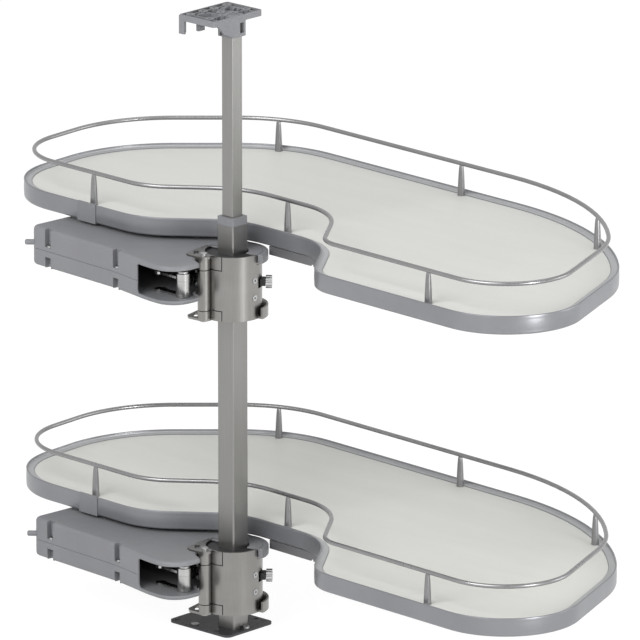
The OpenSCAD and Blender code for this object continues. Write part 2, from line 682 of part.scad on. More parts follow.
// Formed beam under the board: flat over the arm, deep to the right of it
beam_y0 = recess_y - rim_out + 1.4;
beam_w = 30;
beam_x0 = 22;
beam_x1 = 250;
module tray_carrier(i) color("gray") in_tray(i) difference() {
    union() {
        // strap from the spindle's flange to the beam
        difference() {
            bar([tray_pivot.x, beam_y0 + 6], [beam_x0 + 38, beam_y0 + 18], 36,
                carrier_z0, carrier_z1 - 0.3);
            translate([-lobe_left, -rail_rise, carrier_z0 - pass])
                cube([lobe_left + lobe_right, rail_rise + beam_y0 + 8, 20]);
        }
        bar(tray_pivot, [tray_pivot.x, beam_y0 + 20], 52, carrier_z0, carrier_z1 - 0.15);
        // channel section of the beam
        translate([beam_x0, 0, 0]) rotate([90, 0, 90]) linear_extrude(beam_x1 - beam_x0) polygon([
            [beam_y0, beam_z0], [beam_y0 + 2, beam_z0], [beam_y0 + 2, rim_z0 - 2.2],
            [beam_y0 + 12, rim_z0 - 2.2], [beam_y0 + 12, carrier_z1 - 2],
            [beam_y0 + beam_w - 2, carrier_z1 - 2],
            [beam_y0 + beam_w - 2, beam_z0], [beam_y0 + beam_w, beam_z0],
            [beam_y0 + beam_w, carrier_z1], [beam_y0 + 10, carrier_z1],
            [beam_y0 + 10, rim_z0 - 0.2], [beam_y0, rim_z0 - 0.2]]);
    }
    post(tray_pivot, flange_r + seat, carrier_z0 - pass, carrier_z1 + pass);
    // notch in the lower edge of the beam
    translate([90, beam_y0 - pass, beam_z0 - pass]) cube([4, 4, 3]);
}

module tray_board(i) color([0.86, 0.86, 0.83]) in_tray(i)
    plate(rail_line, rim_out - rim_wall - seat, board_z0, board_z1);

module tray_rim(i) color([0.6, 0.6, 0.62]) in_tray(i) difference() {
    plate(rail_line, rim_out, rim_z0, rim_z1);
    plate(rail_line, rim_out - rim_wall, board_z0, board_z1);
    plate(rail_line, rim_out - rim_wall + 0.5, board_z1 + flange_t, rim_z1 + pass);
    plate(rail_line, flange_in, board_z1 - pass, board_z1 + flange_t + pass);
    plate(rail_line, 4, rim_z0 - pass, board_z0 + pass);
}

clip_x0 = -215;
clip_w = 30;
module rim_clip(i) color([0.58, 0.58, 0.6]) in_tray(i) intersection() {
    difference() {
        plate(rail_line, rim_out + 1, rim_z0 - 0.6, rim_z1 + 0.5);
        plate(rail_line, rim_out + seat / 2, rim_z0, rim_z1);
        plate(rail_line, rim_out - rim_wall, rim_z0 - 1.5, rim_z1 + 1.5);
    }
    translate([clip_x0, front_left - 40, rim_z0 - 2]) cube([clip_w, 60, rim_h + 4]);
}

// Wire rail: a round section carried along the rounded line
rail_sides = 8;
module guard_rail(i) color("silver") in_tray(i) {
    p = outline(rail_line, 0, 8);
    n = len(p);
    // direction across the wire at point k, half way between its two runs
    across = [for (k = [0:n - 1]) let (a = way(p[(k + n - 1) % n], p[k]), b = way(p[k], p[(k + 1) % n]),
        t = way([0, 0], a + b)) [-t.y, t.x]];
    r = rail_d / 2;
    ring = [for (k = [0:n - 1], j = [0:rail_sides - 1]) let (g = (j + 0.5) * 360 / rail_sides)
        concat(p[k] + across[k] * r * cos(g), [rail_z + r * sin(g)])];
    polyhedron(ring, [for (k = [0:n - 1], j = [0:rail_sides - 1])
        let (a = k * rail_sides, b = ((k + 1) % n) * rail_sides, m = (j + 1) % rail_sides)
        [a + j, a + m, b + m, b + j]]);
}

// Places of the rail posts, under the wire: on an arc or a straight run of the line
rail_spot = [
    run_at(rail_line, 9, 0.463, 0), arc_at(rail_line, 2, 0.448, 0), run_at(rail_line, 2, 0.738, 0),
    arc_at(rail_line, 3, 0.71, 0), run_at(rail_line, 5, 0.233, 0), run_at(rail_line, 7, 0.505, 0)];
module rail_posts(i) color([0.6, 0.6, 0.6]) in_tray(i) for (p = rail_spot) {
    post(p, post_foot_r, board_z1, board_z1 + 1.5);
    translate([p.x, p.y, board_z1 + 1])
        cylinder(r1 = post_foot_r - 0.3, r2 = post_tip_r, h = rail_rise - 1 - rail_d / 2 - seat);
}

base_plate();
foot_fasteners();
outer_post();
post_cap();
inner_post();
top_bracket();
post_core(0);  // lower_post_core
control_crank(0);  // lower_control_crank
stop_pin(0);  // lower_stop_pin
stop_fork(0);  // lower_stop_fork
control_rod(0);  // lower_control_rod
arm_bearing(0);  // lower_arm_bearing
arm_frame(0);  // lower_arm_frame
housing_top(0);  // lower_housing_top
housing_bottom(0);  // lower_housing_bottom
housing_screws(0);  // lower_housing_screws
end_pin(0);  // lower_end_pin
hinge_pin(0);  // lower_hinge_pin
spindle_bush(0);  // lower_spindle_bush
clamp_door(0);  // lower_clamp_door
door_screws(0);  // lower_door_screws
lock_block(0);  // lower_lock_block
lock_knob(0);  // lower_lock_knob
tray_spindle(0);  // lower_tray_spindle
tray_crank(0);  // lower_tray_crank
tray_carrier(0);  // lower_tray_carrier
tray_board(0);  // lower_tray_board
tray_rim(0);  // lower_tray_rim
rim_clip(0);  // lower_rim_clip
guard_rail(0);  // lower_guard_rail
rail_posts(0);  // lower_rail_posts
post_core(1);  // upper_post_core
control_crank(1);  // upper_control_crank
stop_pin(1);  // upper_stop_pin
stop_fork(1);  // upper_stop_fork
control_rod(1);  // upper_control_rod
arm_bearing(1);  // upper_arm_bearing
arm_frame(1);  // upper_arm_frame
housing_top(1);  // upper_housing_top
housing_bottom(1);  // upper_housing_bottom
housing_screws(1);  // upper_housing_screws
end_pin(1);  // upper_end_pin
hinge_pin(1);  // upper_hinge_pin
spindle_bush(1);  // upper_spindle_bush
clamp_door(1);  // upper_clamp_door
door_screws(1);  // upper_door_screws
lock_block(1);  // upper_lock_block
lock_knob(1);  // upper_lock_knob
tray_spindle(1);  // upper_tray_spindle
tray_crank(1);  // upper_tray_crank
tray_carrier(1);  // upper_tray_carrier
tray_board(1);  // upper_tray_board
tray_rim(1);  // upper_tray_rim
rim_clip(1);  // upper_rim_clip
guard_rail(1);  // upper_guard_rail
rail_posts(1);  // upper_rail_posts
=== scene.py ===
import math
import bmesh
import bpy
import numpy as np
from mathutils import Matrix, Vector


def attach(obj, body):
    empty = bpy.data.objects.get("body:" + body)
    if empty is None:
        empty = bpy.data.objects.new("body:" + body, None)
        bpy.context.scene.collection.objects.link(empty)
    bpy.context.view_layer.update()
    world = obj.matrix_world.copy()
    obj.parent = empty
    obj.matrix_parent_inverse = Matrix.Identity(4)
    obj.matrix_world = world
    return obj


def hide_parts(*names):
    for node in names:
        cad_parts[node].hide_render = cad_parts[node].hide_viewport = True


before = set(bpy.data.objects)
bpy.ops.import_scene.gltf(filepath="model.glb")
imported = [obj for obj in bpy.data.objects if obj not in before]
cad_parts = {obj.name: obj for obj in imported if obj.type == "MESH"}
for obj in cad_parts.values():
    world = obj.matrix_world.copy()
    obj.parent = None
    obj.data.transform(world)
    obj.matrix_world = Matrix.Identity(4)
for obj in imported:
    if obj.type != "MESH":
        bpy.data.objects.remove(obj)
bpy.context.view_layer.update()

# Studio ----------------------------------------------------------------------
# A white room with a large lamp in front, a tall one low on the right, a weak
# one behind that and another overhead. The camera stands far off with a long
# lens, 43 degrees to the right of the trays' front, looking down 16 degrees.
scene = bpy.context.scene
scene.view_settings.view_transform = "Standard"
azimuth = math.radians(42.96)
pitch = math.radians(15.98)
camera_distance = 12.008
lens_mm, sensor_mm = 586.2, 36
far_clip = 100
aim_right = 0.0999
aim_up = 0.3549

camera_back = Vector((math.sin(azimuth) * math.cos(pitch),
                      -math.cos(azimuth) * math.cos(pitch), math.sin(pitch)))
camera_right = Vector((math.cos(azimuth), math.sin(azimuth), 0))
camera_up = camera_back.cross(camera_right)
aim = camera_right * aim_right + camera_up * aim_up
camera = bpy.data.objects.new("camera", bpy.data.cameras.new("camera"))
camera.data.sensor_width = sensor_mm
camera.data.lens = lens_mm
camera.data.clip_end = far_clip
camera.matrix_world = Matrix((camera_right, camera_up, camera_back)).transposed().to_4x4()
camera.matrix_world.translation = aim + camera_back * camera_distance
scene.collection.objects.link(camera)
scene.camera = camera
lamps_face = Vector((0.08, 0.05, 0.35))


def softbox(name, turn, height, away, width, tall, power):
    """Lamp at an azimuth and elevation about the object's middle, facing it."""
    data = bpy.data.lights.new(name, "AREA")
    data.shape = "RECTANGLE"
    data.size = width
    data.size_y = tall
    data.energy = power
    lamp = bpy.data.objects.new(name, data)
    turn, height = math.radians(turn), math.radians(height)
    towards = Vector((math.sin(turn) * math.cos(height),
                      -math.cos(turn) * math.cos(height), math.sin(height)))
    lamp.location = lamps_face + towards * away
    lamp.rotation_euler = towards.to_track_quat("Z", "Y").to_euler()
    scene.collection.objects.link(lamp)


softbox("front", 5, 38, 3.4, 2.4, 2.4, 76)
softbox("right", 84, 5, 3.0, 0.5, 1.2, 34)
softbox("right_rear", 136, 8, 3.2, 1.3, 1.3, 16)
softbox("overhead", 150, 74, 3.0, 1.6, 1.6, 7)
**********
▶ **STATED GOAL**
Please reproduce exactly the lines above, beginning with the first and ending with the line that contains "plate(rail_line, rim_out - rim_wall - seat, board_z0, board_z1);", and include nothing outside that range.

▶ **THE COMPLETED TASK**
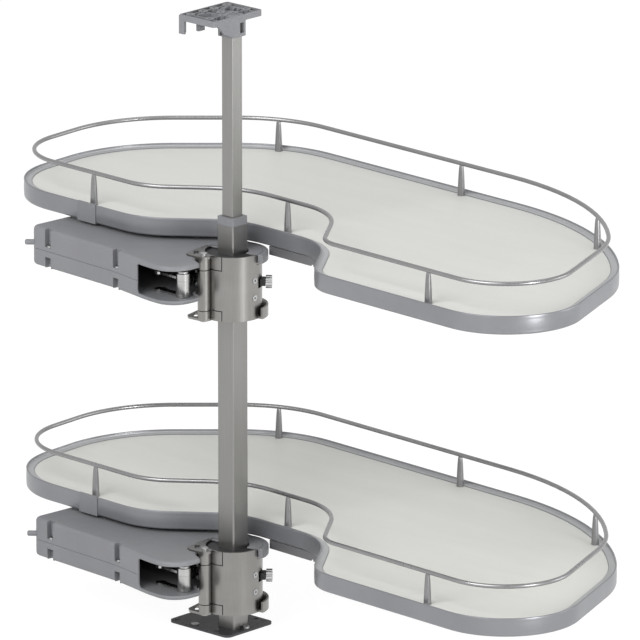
The OpenSCAD and Blender code for this object continues. Write part 2, from line 682 of part.scad on. More parts follow.
// Formed beam under the board: flat over the arm, deep to the right of it
beam_y0 = recess_y - rim_out + 1.4;
beam_w = 30;
beam_x0 = 22;
beam_x1 = 250;
module tray_carrier(i) color("gray") in_tray(i) difference() {
    union() {
        // strap from the spindle's flange to the beam
        difference() {
            bar([tray_pivot.x, beam_y0 + 6], [beam_x0 + 38, beam_y0 + 18], 36,
                carrier_z0, carrier_z1 - 0.3);
            translate([-lobe_left, -rail_rise, carrier_z0 - pass])
                cube([lobe_left + lobe_right, rail_rise + beam_y0 + 8, 20]);
        }
        bar(tray_pivot, [tray_pivot.x, beam_y0 + 20], 52, carrier_z0, carrier_z1 - 0.15);
        // channel section of the beam
        translate([beam_x0, 0, 0]) rotate([90, 0, 90]) linear_extrude(beam_x1 - beam_x0) polygon([
            [beam_y0, beam_z0], [beam_y0 + 2, beam_z0], [beam_y0 + 2, rim_z0 - 2.2],
            [beam_y0 + 12, rim_z0 - 2.2], [beam_y0 + 12, carrier_z1 - 2],
            [beam_y0 + beam_w - 2, carrier_z1 - 2],
            [beam_y0 + beam_w - 2, beam_z0], [beam_y0 + beam_w, beam_z0],
            [beam_y0 + beam_w, carrier_z1], [beam_y0 + 10, carrier_z1],
            [beam_y0 + 10, rim_z0 - 0.2], [beam_y0, rim_z0 - 0.2]]);
    }
    post(tray_pivot, flange_r + seat, carrier_z0 - pass, carrier_z1 + pass);
    // notch in the lower edge of the beam
    translate([90, beam_y0 - pass, beam_z0 - pass]) cube([4, 4, 3]);
}

module tray_board(i) color([0.86, 0.86, 0.83]) in_tray(i)
    plate(rail_line, rim_out - rim_wall - seat, board_z0, board_z1);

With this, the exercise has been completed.